A pesar de los conflictos éticos que los distintos personajes llegan a tener, y de la tenebrosa naturaleza del asunto, Jafar increíblemente encuentra espacio (y mucho) para la comedia una y otra vez a lo largo del metraje. Lo absurdo de la situación es en gran medida fuente de risas gracias a la consciencia que tiene de sí misma de jamás ser solemne, pero siempre tomándose muy en serio eso sí. Hubiera sido extraño no encontrar esa alegría que en palabras del propio director “caracteriza a la gente iraní” en su último film, ya que en su Tetralogía Prohibida, que es de tonalidades todavía más sombrías por sus implicaciones, siempre tiene un acercamiento sarcástico, y en ocasiones muy chistoso, de cara a la condena impuesta por parte del gobierno sobre sus rodajes y su libertad creativa.

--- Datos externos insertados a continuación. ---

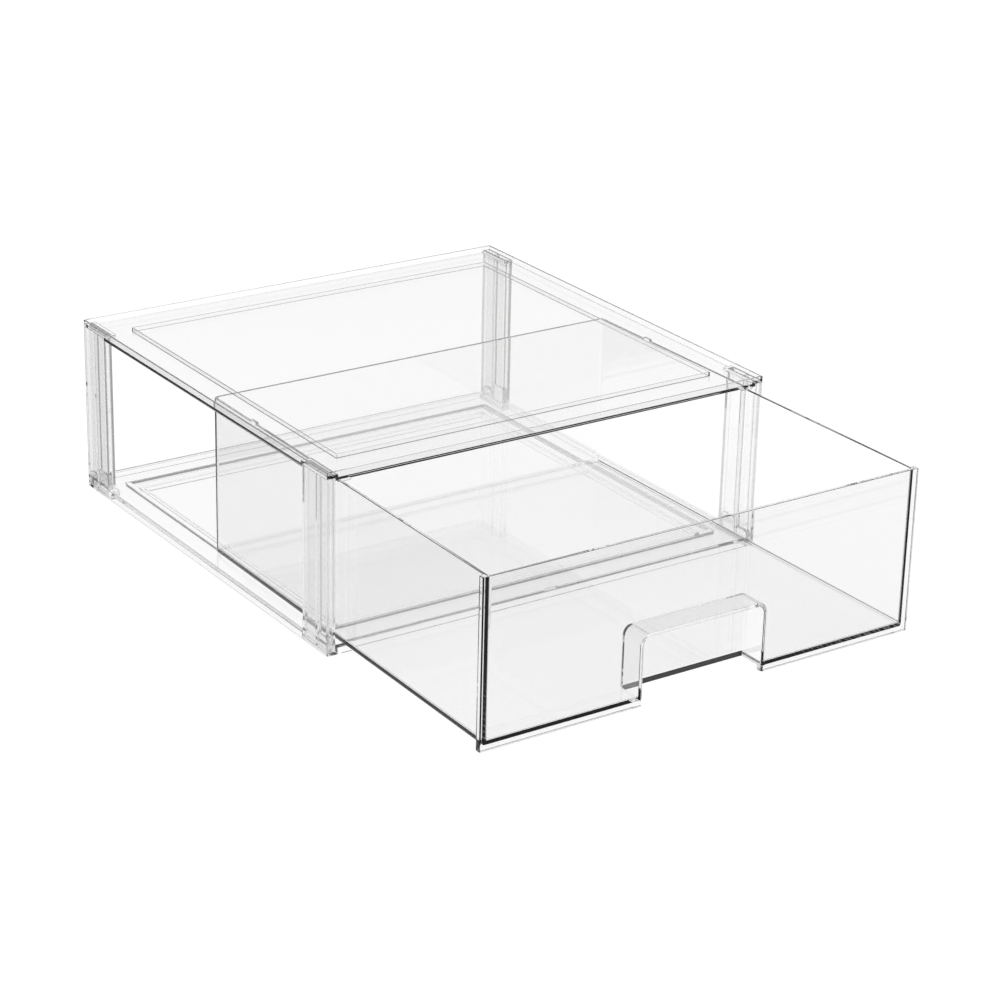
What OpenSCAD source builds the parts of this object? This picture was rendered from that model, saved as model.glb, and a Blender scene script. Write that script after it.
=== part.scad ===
// Stackable drawer box. A top panel and a base panel stand on four corner posts,
// and one drawer slides between them. The sides and the back are open.
// +Z is up and the drawer pulls out towards -Y. The origin is the middle of the
// frame's footprint, on the surface that the box stands on.

/* [Frame] */
// Width of the frame across the front
frame_w = 300; // [240:1:380]
// Depth of the frame from front to back
frame_d = 292; // [240:1:380]
// Height from the lower edge of the base to the rim of the top
frame_h = 110; // [80:1:180]

/* [Panels] */
// Thickness of the base panel's sheet
sheet_t = 2.4; // [1.8:0.1:2.6]
// Thickness of the skirt that runs under the base panel's edge
skirt_t = 2; // [1.4:0.1:3]
// Height of the base panel's edge
base_edge_h = 6.2; // [5.8:0.1:9]
// Height of the top panel's edge, from the sheet's underside to the upper edge of the curb
top_edge_h = 5.6; // [5.2:0.1:8]
// Thickness of the top panel's sheet
roof_t = 1.7; // [1.4:0.1:2.2]
// Thickness of the curb that stands along the top panel's edge
curb_t = 1.2; // [0.8:0.1:3]
// Distance from the top panel's sides to the outside of its stacking rib
top_rim_side = 20.5; // [18:0.5:36]
// Distance from the top panel's front and back to the outside of its stacking rib
top_rim_end = 24.5; // [14:0.5:40]
// Height of the stacking rib above the top panel's sheet
rib_h = 2.6; // [2.2:0.1:2.8]
// Thickness of the stacking rib
rib_t = 0.8; // [0.6:0.1:2]
// Width of the base panel's rim along the sides, which carries the drawer
base_rim_side = 18; // [14:0.5:36]
// Width of the base panel's rim along the front and back
base_rim_end = 22; // [14:0.5:40]
// Depth of the sunk middle of the base panel
well_h = 2.4; // [1:0.1:2.8]

/* [Stacking foot] */
// Height of the foot ring below the base panel's edge
foot_h = 1.8; // [1:0.1:2]
// Thickness of the foot ring
foot_t = 2.4; // [1.6:0.1:4]
// Clearance between the foot ring and the inside of the rib of the box below it
foot_gap = 0.6; // [0.3:0.1:1.5]

/* [Posts] */
// Thickness of a post across the box
post_w = 5.4; // [4.6:0.1:7]
// Length of a post along the side of the box
post_l = 27; // [20:0.5:40]
// Wall of the hollow posts
post_wall = 1.4; // [1:0.1:1.6]
// Distance from a post's outer end to the middle of its inner web
post_web_at = 12.5; // [10:0.5:16]
// Depth of a post's seat in the base panel
base_seat = 4; // [2:0.1:4.4]
// Depth of a post's seat in the top panel
top_seat = 1.8; // [1:0.1:3]
// Thickness of the roof over a post in the top panel
seat_roof = 1.6; // [1:0.1:2]
// Clearance between a post and the inner walls of its seats
seat_gap = 0.2; // [0.1:0.05:0.4]
// Wall of the seats round a post
seat_wall = 2; // [1.4:0.1:3]

/* [Pegs] */
// Clearance between a peg and the hollow of its post
peg_gap = 0.2; // [0.1:0.05:0.3]
// Rounding of a peg's free corners
peg_r = 2.6; // [1:0.1:3]
// Height of the base panel's peg at the outer end of each post
base_peg_outer = 9; // [5:0.5:30]
// Height of the base panel's peg at the inner end of each post
base_peg_inner = 14; // [5:0.5:30]

/* [Drawer] */
// Thickness of the drawer's walls
drawer_wall = 1.9; // [1.5:0.1:3.5]
// Depth of the drawer's front along its sides and its lower edge
front_t = 4.3; // [3.5:0.1:6]
// Thickness of the drawer's front inside the tray
front_web = 2.4; // [1.8:0.1:3.4]
// Width by which the drawer's front stands out past each side wall
front_lap = 2.7; // [0.5:0.1:5]
// Thickness of the drawer's floor
drawer_floor = 2.5; // [1.8:0.1:3.5]
// Rounding of the drawer's upright inner corners
drawer_r = 1.5; // [0.5:0.1:4]
// Clearance between the drawer's side walls and the posts, at each side
side_gap = 2; // [0.5:0.1:4]
// Amount that each side runs in from the drawer's front to its back
side_taper = 3.5; // [0:0.1:7]
// Clearance between the drawer's upper edge and the top panel's sheet
drawer_top_gap = 1.5; // [0.8:0.1:4]
// Clearance between the drawer's front and the frame when it is shut
front_gap = 0.5; // [0.2:0.1:1.5]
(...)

Entonces, Panahi termina usando la comedia ácida como vehículo para lidiar con la frustración, el conflicto moral y el dolor de las heridas pasadas; todas estas afecciones con un catalizador en común: el sonido. El primer y último plano de la película se recargan con firmeza en el concepto del sonido como un elemento detonador, e igualmente como cierre (o la falta de uno). Materializa así a los fantasmas y angustias que seguramente han rondado al artista iraní desde hace ya casi quince años, y lo ratifica como uno de los cineastas más frescos trabajando hoy, cuyas obras siguen siendo tan retadoras como divertidas, y tan desafiantes como alegres. Un cine hecho para señalar que, en la mente y el cuerpo de quienes la padecieron, la violencia y la injusticia no terminan, que el sonido del dolor y la persecución quizás nunca les abandone.